-------- DATASET EXTRACT --------
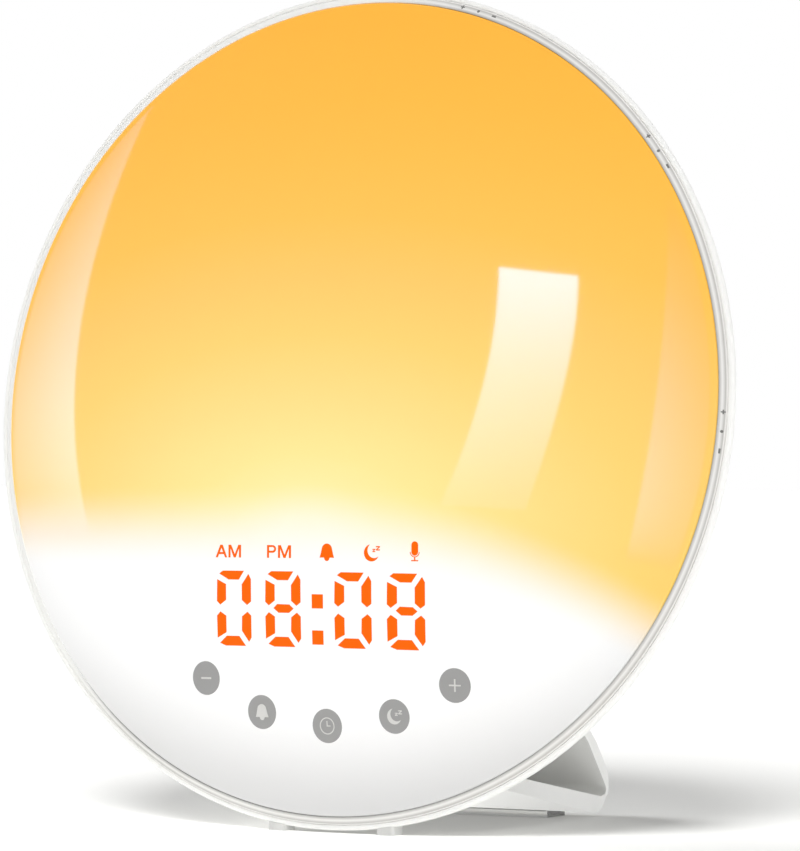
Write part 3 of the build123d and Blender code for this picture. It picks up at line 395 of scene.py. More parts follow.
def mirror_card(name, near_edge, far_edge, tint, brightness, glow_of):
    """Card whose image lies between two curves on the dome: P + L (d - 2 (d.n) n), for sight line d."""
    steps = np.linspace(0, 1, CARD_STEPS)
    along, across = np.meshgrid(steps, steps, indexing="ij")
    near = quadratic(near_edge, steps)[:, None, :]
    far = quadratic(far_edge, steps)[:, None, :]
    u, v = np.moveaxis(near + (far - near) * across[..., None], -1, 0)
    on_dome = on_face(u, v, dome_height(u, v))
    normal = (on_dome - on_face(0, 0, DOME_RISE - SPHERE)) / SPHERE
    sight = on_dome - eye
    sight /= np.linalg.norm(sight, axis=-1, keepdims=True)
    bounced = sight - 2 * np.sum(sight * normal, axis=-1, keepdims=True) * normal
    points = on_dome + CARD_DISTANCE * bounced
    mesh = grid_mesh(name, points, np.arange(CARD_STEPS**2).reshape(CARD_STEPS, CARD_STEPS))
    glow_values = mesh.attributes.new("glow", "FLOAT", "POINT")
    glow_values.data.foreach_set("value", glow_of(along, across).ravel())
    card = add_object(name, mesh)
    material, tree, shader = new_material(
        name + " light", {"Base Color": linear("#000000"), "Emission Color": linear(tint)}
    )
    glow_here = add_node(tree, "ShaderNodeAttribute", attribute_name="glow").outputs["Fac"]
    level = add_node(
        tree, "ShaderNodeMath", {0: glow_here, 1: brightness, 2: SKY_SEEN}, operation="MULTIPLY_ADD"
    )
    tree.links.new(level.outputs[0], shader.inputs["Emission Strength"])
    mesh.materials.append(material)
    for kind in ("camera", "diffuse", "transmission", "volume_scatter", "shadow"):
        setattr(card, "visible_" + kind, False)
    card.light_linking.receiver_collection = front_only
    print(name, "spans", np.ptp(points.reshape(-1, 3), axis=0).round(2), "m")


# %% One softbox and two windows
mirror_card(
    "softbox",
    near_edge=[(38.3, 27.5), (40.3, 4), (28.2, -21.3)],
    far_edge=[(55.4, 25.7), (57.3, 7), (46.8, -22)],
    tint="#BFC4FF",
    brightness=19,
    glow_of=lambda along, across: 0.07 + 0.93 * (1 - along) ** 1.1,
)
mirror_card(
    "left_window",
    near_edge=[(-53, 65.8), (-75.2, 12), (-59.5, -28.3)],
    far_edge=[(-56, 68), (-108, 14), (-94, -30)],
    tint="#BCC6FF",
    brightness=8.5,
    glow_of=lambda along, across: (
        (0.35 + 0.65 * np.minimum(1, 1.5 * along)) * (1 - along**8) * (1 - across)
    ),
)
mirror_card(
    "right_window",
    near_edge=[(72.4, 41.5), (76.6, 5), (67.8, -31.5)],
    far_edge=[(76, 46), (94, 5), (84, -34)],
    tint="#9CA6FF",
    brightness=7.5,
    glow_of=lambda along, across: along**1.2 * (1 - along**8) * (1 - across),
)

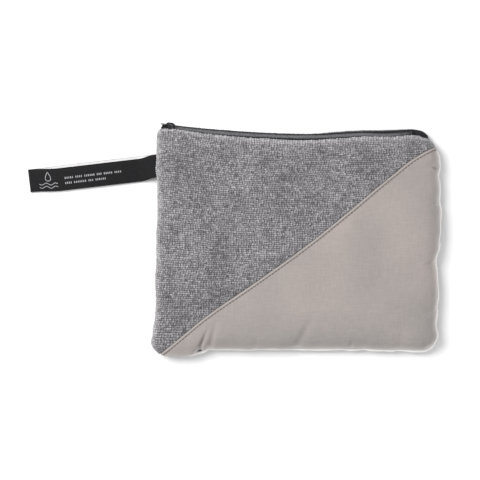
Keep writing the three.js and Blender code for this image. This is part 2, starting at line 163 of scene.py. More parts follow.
--------
◆ **YOUR GOAL**:
Repeat the records above exactly as they appear.

◆ **WRITTEN ANSWER**:
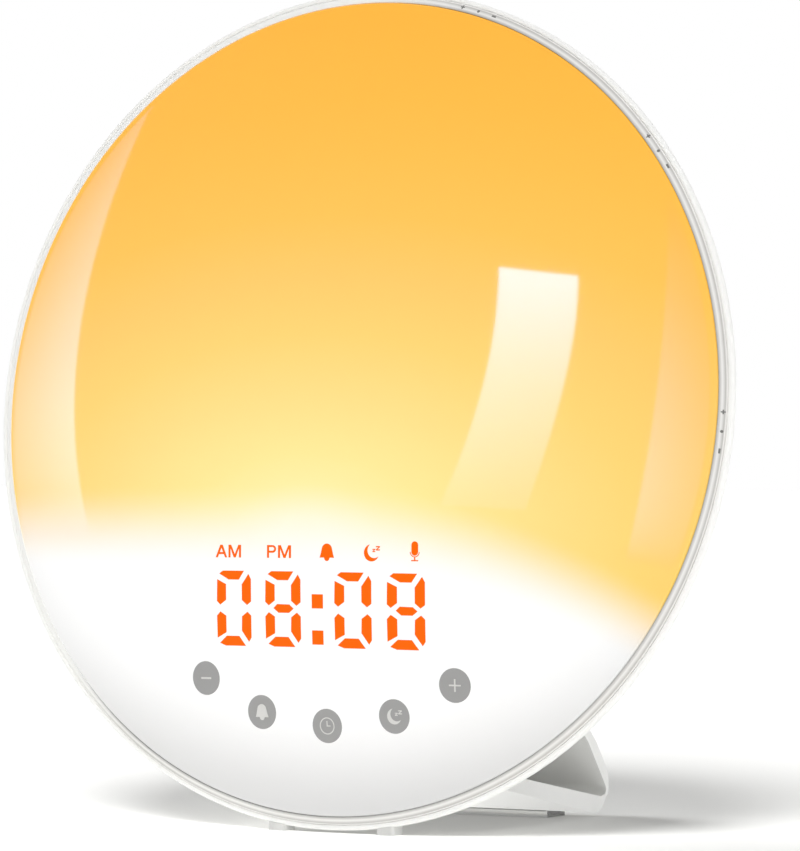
Write part 3 of the build123d and Blender code for this picture. It picks up at line 395 of scene.py. More parts follow.
def mirror_card(name, near_edge, far_edge, tint, brightness, glow_of):
    """Card whose image lies between two curves on the dome: P + L (d - 2 (d.n) n), for sight line d."""
    steps = np.linspace(0, 1, CARD_STEPS)
    along, across = np.meshgrid(steps, steps, indexing="ij")
    near = quadratic(near_edge, steps)[:, None, :]
    far = quadratic(far_edge, steps)[:, None, :]
    u, v = np.moveaxis(near + (far - near) * across[..., None], -1, 0)
    on_dome = on_face(u, v, dome_height(u, v))
    normal = (on_dome - on_face(0, 0, DOME_RISE - SPHERE)) / SPHERE
    sight = on_dome - eye
    sight /= np.linalg.norm(sight, axis=-1, keepdims=True)
    bounced = sight - 2 * np.sum(sight * normal, axis=-1, keepdims=True) * normal
    points = on_dome + CARD_DISTANCE * bounced
    mesh = grid_mesh(name, points, np.arange(CARD_STEPS**2).reshape(CARD_STEPS, CARD_STEPS))
    glow_values = mesh.attributes.new("glow", "FLOAT", "POINT")
    glow_values.data.foreach_set("value", glow_of(along, across).ravel())
    card = add_object(name, mesh)
    material, tree, shader = new_material(
        name + " light", {"Base Color": linear("#000000"), "Emission Color": linear(tint)}
    )
    glow_here = add_node(tree, "ShaderNodeAttribute", attribute_name="glow").outputs["Fac"]
    level = add_node(
        tree, "ShaderNodeMath", {0: glow_here, 1: brightness, 2: SKY_SEEN}, operation="MULTIPLY_ADD"
    )
    tree.links.new(level.outputs[0], shader.inputs["Emission Strength"])
    mesh.materials.append(material)
    for kind in ("camera", "diffuse", "transmission", "volume_scatter", "shadow"):
        setattr(card, "visible_" + kind, False)
    card.light_linking.receiver_collection = front_only
    print(name, "spans", np.ptp(points.reshape(-1, 3), axis=0).round(2), "m")


# %% One softbox and two windows
mirror_card(
    "softbox",
    near_edge=[(38.3, 27.5), (40.3, 4), (28.2, -21.3)],
    far_edge=[(55.4, 25.7), (57.3, 7), (46.8, -22)],
    tint="#BFC4FF",
    brightness=19,
    glow_of=lambda along, across: 0.07 + 0.93 * (1 - along) ** 1.1,
)
mirror_card(
    "left_window",
    near_edge=[(-53, 65.8), (-75.2, 12), (-59.5, -28.3)],
    far_edge=[(-56, 68), (-108, 14), (-94, -30)],
    tint="#BCC6FF",
    brightness=8.5,
    glow_of=lambda along, across: (
        (0.35 + 0.65 * np.minimum(1, 1.5 * along)) * (1 - along**8) * (1 - across)
    ),
)
mirror_card(
    "right_window",
    near_edge=[(72.4, 41.5), (76.6, 5), (67.8, -31.5)],
    far_edge=[(76, 46), (94, 5), (84, -34)],
    tint="#9CA6FF",
    brightness=7.5,
    glow_of=lambda along, across: along**1.2 * (1 - along**8) * (1 - across),
)

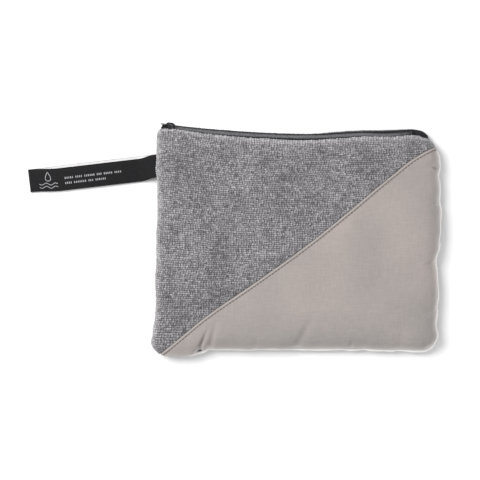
Keep writing the three.js and Blender code for this image. This is part 2, starting at line 163 of scene.py. More parts follow.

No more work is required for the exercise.